Stiff competition from the standard gauge railway (SGR) coupled with the increasing cost of fuel, taxes and insurance premiums has forced Kenyan truckers to be innovative to remain afloat.
The government directed that all cargo delivered at the Mombasa port be exclusively railed inland to Nairobi via the SGR although this is being contested in court.
Some truck owners have converted their vehicles into specialised trucks to ferry out-of-gauge cargo that could not be hauled by the SGR while others have moved to neighbouring countries where there is still business.
Among businesses that have taken advantage of the heavy infrastructural developments in the region to transport out-of-gauge cargo such as oversize containers and reefers is Transtrailers, Simpet Global Logistics and Seven Stars, which have invested heavily in modern technologies for handling over-size cargo.
Simpet founder Peter Wachira says his company has also extended its coverage to Tanzania and Uganda.
“Simpet has ventured in the abnormal cargo or OOG (out of gauge) cargo operations and the company is investing in this sector due to ever growing demand in project cargo, infrastructure and construction field,” said Mr Wachira.
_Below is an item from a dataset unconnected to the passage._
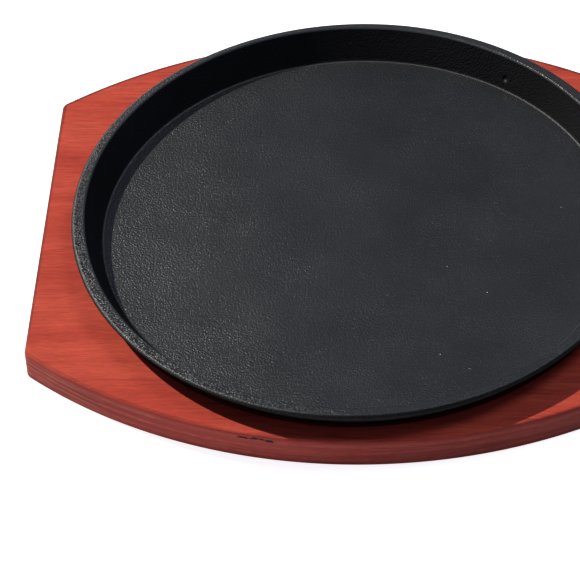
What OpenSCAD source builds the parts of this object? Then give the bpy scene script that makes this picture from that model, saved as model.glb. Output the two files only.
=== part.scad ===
// Round cast iron sizzle platter seated in a routed plywood base.
// Origin: centre of the base's underside. +X runs to a straight end of the base, +Z is up.

/* [Platter] */
// Diameter over the rim
platter_d = 230; // [180:1:320]
// Height from the underside to the top of the rim
platter_h = 15.5; // [12:0.1:30]
// Width of the rim, from its outer edge to the hollow
rim_w = 4.8; // [4:0.1:9]
// How far the rim's top falls from the hollow to its outer slope
rim_fall = 0.1; // [0.1:0.1:1.5]
// Width of the slope round the outside of the rim, which falls at 45 degrees
rim_slope_w = 1; // [0.6:0.1:2.5]
// Thickness of the floor
floor_t = 3.5; // [2.5:0.1:6]
// Width of the wall where it meets the floor, measured level
wall_foot_w = 3.3; // [3:0.1:8]
// Draft of the inside of the wall, in degrees from upright
wall_draft = 29.5; // [5:0.5:45]

/* [Platter rounding] */
// Radius of the fillet between the floor and the wall
floor_fillet_r = 1.5; // [1:0.1:6]
// Radius of the foot, where the wall turns under
foot_r = 3; // [1:0.1:4]
// Radius of the eased edges of the rim
rim_edge_r = 0.4; // [0.2:0.1:1]

/* [Wooden base] */
// How far each straight end stands out past the rim
end_margin = 12.5; // [2:0.5:40]
// How far each bowed side stands out past the rim, at the middle
side_margin = 2.5; // [0:0.5:30]
// Radius of the bowed sides
side_bow_r = 205; // [190:1:400]
// Thickness of the board
base_t = 13; // [10:0.5:25]
// Radius of the upright corners
corner_r = 4; // [3:0.5:15]
// Radius of the eased edge round the top
top_edge_r = 1.8; // [0.5:0.1:2.5]
// Radius of the eased edge round the underside
under_edge_r = 1; // [0.5:0.1:2.5]

/* [Seat] */
// Depth of the round recess that the platter sits in
recess_depth = 4.5; // [2:0.5:7]
// Gap between the platter and the recess at the top of the board
recess_gap = 1.7; // [0.2:0.1:3]
// Chamfer round the mouth of the recess
mouth_chamfer = 0.5; // [0.2:0.1:1]

/* [Hidden] */
$fn = 180;
// Overlap of a cutter past the face that it opens
cut = 1;
// How far an arc that blends two sides overlaps each of them
arc_overlap = 0.005;

// The platter's section, in its own height: radius across, height up from its underside
rim_r = platter_d / 2;
lip_r = rim_r - rim_w;
slope_r = rim_r - rim_slope_w;
slope_z = platter_h - rim_fall;
edge_z = slope_z - rim_slope_w;
function inner_wall_r(z) = lip_r - (platter_h - z) * tan(wall_draft);
floor_r = inner_wall_r(floor_t);
// Slope of the outside of the wall: radius gained for each millimetre of height
outer_slope = (rim_r - floor_r - wall_foot_w) / (edge_z - floor_t);
function outer_wall_r(z) = rim_r - (edge_z - z) * outer_slope;
// Height of the rim's top, carried on inward past the hollow's edge
function rim_top_z(r) = slope_z + rim_fall * (slope_r - r) / (slope_r - lip_r);

// The board's outline, and where the platter stands in it
half_l = rim_r + end_margin;
half_w = rim_r + side_margin;
bow_centre_y = side_bow_r - half_w;
corner_x = half_l - corner_r;
corner_y = sqrt(pow(side_bow_r - corner_r, 2) - pow(corner_x, 2)) - bow_centre_y;
recess_r = outer_wall_r(recess_depth) + recess_gap;
recess_floor_z = base_t - recess_depth;

// Corner b of an outline that comes from a and goes on to c, rounded to radius r
function unit(v) = v / norm(v);
function corner_angle(a, b, c) = acos(unit(a - b) * unit(c - b));
function tangent_point(b, towards, angle, r) = b + unit(towards - b) * r / tan(angle / 2);
function arc_centre(a, b, c, r) =
    b + unit(unit(a - b) + unit(c - b)) * r / sin(corner_angle(a, b, c) / 2);

// What is cut off a sharp corner to round it: the kite between the corner, its two
// tangent points and the centre of its arc, less the arc
module spandrel(a, b, c, r) {
    angle = corner_angle(a, b, c);
    centre = arc_centre(a, b, c, r);
    past_corner = b + unit(b - centre) * cut;
    difference() {
        polygon([tangent_point(b, a, angle, r), past_corner, tangent_point(b, c, angle, r), centre]);
        translate(centre) circle(r + arc_overlap);
    }
}

// A closed convex outline with true arcs at its corners, each given as [x, y, corner radius]
module rounded_outline(corners) {
    points = [for (corner = corners) [corner.x, corner.y]];
    last = len(points) - 1;
    difference() {
        polygon(points);
        for (i = [0 : last])
            if (corners[i].z > 0)
                spandrel(points[i == 0 ? last : i - 1], points[i],
                    points[i == last ? 0 : i + 1], corners[i].z);
    }
}

// Half section of the outside of the dish: foot, drafted wall, and the rim's slope and top
module outside_section() {
    inner_r = lip_r - cut;
    rounded_outline([
        [0, 0, 0],
        [outer_wall_r(0), 0, foot_r],
        [rim_r, edge_z, rim_edge_r],
        [slope_r, slope_z, rim_edge_r],
        [inner_r, rim_top_z(inner_r), 0],
        [0, rim_top_z(inner_r), 0]
    ]);
}

// Half section of the hollow: floor, fillet and drafted wall, up past the rim
module hollow_section() {
    rounded_outline([
        [0, floor_t, 0],
        [floor_r, floor_t, floor_fillet_r],
        [inner_wall_r(platter_h + cut), platter_h + cut, 0],
        [0, platter_h + cut, 0]
    ]);
}

// Half section of what comes off the edge between the rim's top and the hollow
module lip_section() {
    spandrel([slope_r, slope_z], [lip_r, platter_h], [floor_r, floor_t], rim_edge_r);
}

// One iron casting, standing on the floor of the recess
module platter() {
    color("#2b2d2f")
        translate([0, 0, recess_floor_z])
            difference() {
                rotate_extrude() outside_section();
                rotate_extrude() hollow_section();
                rotate_extrude() lip_section();
            }
}

// Half section of a round blank with eased edges, from its axis out to radius r
module blank_section(r) {
    rounded_outline([
        [0, 0, 0],
        [r, 0, under_edge_r],
        [r, base_t, top_edge_r],
        [0, base_t, 0]
    ]);
}

// Round blank of the board's thickness, with eased edges
module round_blank(r) {
    rotate_extrude() blank_section(r);
}

// The slab between the two straight ends, with eased edges along them
module end_to_end_slab() {
    rotate([90, 0, 0])
        linear_extrude(height = 2 * half_w + 2 * cut, center = true)
            rounded_outline([
                [-half_l, 0, under_edge_r],
                [half_l, 0, under_edge_r],
                [half_l, base_t, top_edge_r],
                [-half_l, base_t, top_edge_r]
            ]);
}

// What is sawn off one upright corner: the wedge between the lines from the centre of
// its arc to where that arc meets the straight end and the bowed side, less the arc.
// x and y are 1 or -1, and say which corner it is
module corner_waste(x, y) {
    to_end = [x, 0];
    to_bow = unit([x * corner_x, y * (corner_y + bow_centre_y)]);
    past_corner = [x, y];
    reach = 2 * corner_r;
    translate([x * corner_x, y * corner_y, 0])
        difference() {
            translate([0, 0, -cut])
                linear_extrude(height = base_t + 2 * cut)
                    polygon([[0, 0], to_end * reach, past_corner * reach, to_bow * reach]);
            round_blank(corner_r + arc_overlap);
        }
}

// Board before its recess: two bowed sides, two straight ends and four rounded corners
module board() {
    difference() {
        intersection() {
            end_to_end_slab();
            translate([0, -bow_centre_y, 0]) round_blank(side_bow_r);
            translate([0, bow_centre_y, 0]) round_blank(side_bow_r);
        }
        for (x = [-1, 1], y = [-1, 1])
            corner_waste(x, y);
    }
}

// The recess, with the chamfer round its mouth
module recess_cutter() {
    translate([0, 0, recess_floor_z])
        cylinder(r = recess_r, h = recess_depth + cut);
    translate([0, 0, base_t - mouth_chamfer])
        cylinder(r1 = recess_r, r2 = recess_r + mouth_chamfer + cut, h = mouth_chamfer + cut);
}

// One plywood board, stained all over
module wooden_base() {
    color("#c04038")
        difference() {
            board();
            recess_cutter();
        }
}

wooden_base();
platter();
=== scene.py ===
# %% [markdown]
# # A cast iron sizzle platter in its plywood base
#
# The real object is two things: a shallow iron dish that is heated on the stove, and a red
# stained plywood board that carries it to the table. The solids come from the packed frame.
# Here they get the surfaces that a photograph shows: cast grain, a thin skin of burnt-on oil,
# stained veneer on the flat faces, and the ends of the plies round the edge.

# %% Load the frame
import math

import bmesh
import bpy
from mathutils import Matrix, Vector, noise


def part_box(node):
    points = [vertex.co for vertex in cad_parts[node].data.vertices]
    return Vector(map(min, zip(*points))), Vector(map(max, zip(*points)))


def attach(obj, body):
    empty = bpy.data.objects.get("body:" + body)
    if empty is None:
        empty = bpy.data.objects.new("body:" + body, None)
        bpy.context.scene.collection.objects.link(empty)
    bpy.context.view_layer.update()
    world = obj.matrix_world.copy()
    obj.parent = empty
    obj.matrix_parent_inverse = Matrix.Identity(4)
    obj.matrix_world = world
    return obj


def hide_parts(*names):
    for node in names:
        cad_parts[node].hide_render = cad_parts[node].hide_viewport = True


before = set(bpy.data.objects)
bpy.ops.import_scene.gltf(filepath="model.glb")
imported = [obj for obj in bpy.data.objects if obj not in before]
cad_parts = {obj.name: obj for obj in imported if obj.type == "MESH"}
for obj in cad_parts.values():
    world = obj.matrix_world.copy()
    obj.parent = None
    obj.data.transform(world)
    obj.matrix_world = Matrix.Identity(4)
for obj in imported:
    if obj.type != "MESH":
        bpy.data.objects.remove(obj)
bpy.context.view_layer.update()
scene = bpy.context.scene
MM = 0.001

# %% [markdown]
# ## Sizes
#
# The board's outline and thickness, and the height at which the dish stands, come from the two
# nodes' boxes, so that the dressed pieces stay where the solids are. The other sizes are the ones
# that the solids were drawn with, in metres. Four roundings are an exception, and follow the
# photograph rather than the drawing: the two edges of the rim land, and the board's upper and
# lower edge.

# %% Sizes, from the frame and from the drawing
dish_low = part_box("platter")[0]
board_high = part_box("wooden_base")[1]

DISH_BOTTOM = dish_low.z
HALF_L = board_high.x
HALF_W = board_high.y
BOARD_TOP = board_high.z

RIM_R = 115 * MM
PLATTER_H = 15.5 * MM
RIM_W = 4.8 * MM
RIM_FALL = 0.1 * MM
RIM_SLOPE_W = 1 * MM
FLOOR_T = 3.5 * MM
WALL_FOOT_W = 3.3 * MM
WALL_DRAFT = math.radians(29.5)
FLOOR_FILLET = 1.5 * MM
FOOT_R = 3 * MM
RIM_EDGE = 0.4 * MM
LIP_EDGE = 0.5 * MM
RIDGE_EDGE = 1 * MM
BOW_R = 205 * MM
CORNER_R = 4 * MM
TOP_EDGE = 1.4 * MM
UNDER_EDGE = 0.6 * MM
RECESS_GAP = 1.7 * MM
MOUTH_CHAMFER = 0.5 * MM
print("dish stands at", round(DISH_BOTTOM / MM, 2), "mm, board is", round(BOARD_TOP / MM, 2), "mm thick")

# %% What follows from them
FLOOR_TOP = DISH_BOTTOM + FLOOR_T
RIM_TOP = DISH_BOTTOM + PLATTER_H
LIP_R = RIM_R - RIM_W
RIDGE_R = RIM_R - RIM_SLOPE_W
RIDGE_Z = RIM_TOP - RIM_FALL
EDGE_Z = RIDGE_Z - RIM_SLOPE_W
FLOOR_R = LIP_R - (RIM_TOP - FLOOR_TOP) * math.tan(WALL_DRAFT)
OUTER_SLOPE = (RIM_R - FLOOR_R - WALL_FOOT_W) / (EDGE_Z - FLOOR_TOP)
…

However, other truckers have had to cut their operations. Newton Wang’oo, chairman of the Kenya Transporters Association, says several of its members have closed down and others have reduced fleets.
“High truck operations cost and lack of business due to SGR has affected trucking business. A number of companies have closed,” said Wang’oo.
Awal Abdi of Awale Transporters says a majority of his 60 trucks have been grounded.
“I have to pay taxes, insurance premiums, service loans and when you add the operational expenses, it is very hard to stay afloat. I have seen a lot of trucks being auctioned because transporters now do not have business,” Abdi said.
While his firm charges about $800 for shipping cargo from Mombasa to Nairobi, Kenya Railways Corporation charges about $510 for a 20-foot container and $725 for a 40-foot type from Mombasa to the inland container depot in Naivasha.
He added, “As a trucker, I have been forced to reduce the number of my fleet while some I have leased which forced me to layoff some drivers and their assistants.”
Challenges posed by the SGR and operational costs make it harder for logistics firms to survive, especially those that own only a few vehicles forcing some logistics firms to resort to leasing to minimise costs.
In servicing a truck, fuel which has been on the rise, takes up nearly half of the expenses. There are also business licence fees, taxes and insurance premiums with a comprehensive insurance cover costs around 10 per cent of the value of the vehicle per year, with the cost increasing as the fleet ages
Despite a number court orders issued to stop the directive, the government has continued to implement it.
The ripple effect of the directive was that transporters had to reduced their fleets because the directive on SGR with high prices of fuel retailing at $1.24 per litre in Kenya, the highest in the past one decade and high cost of spare parts completely pushed them out of business.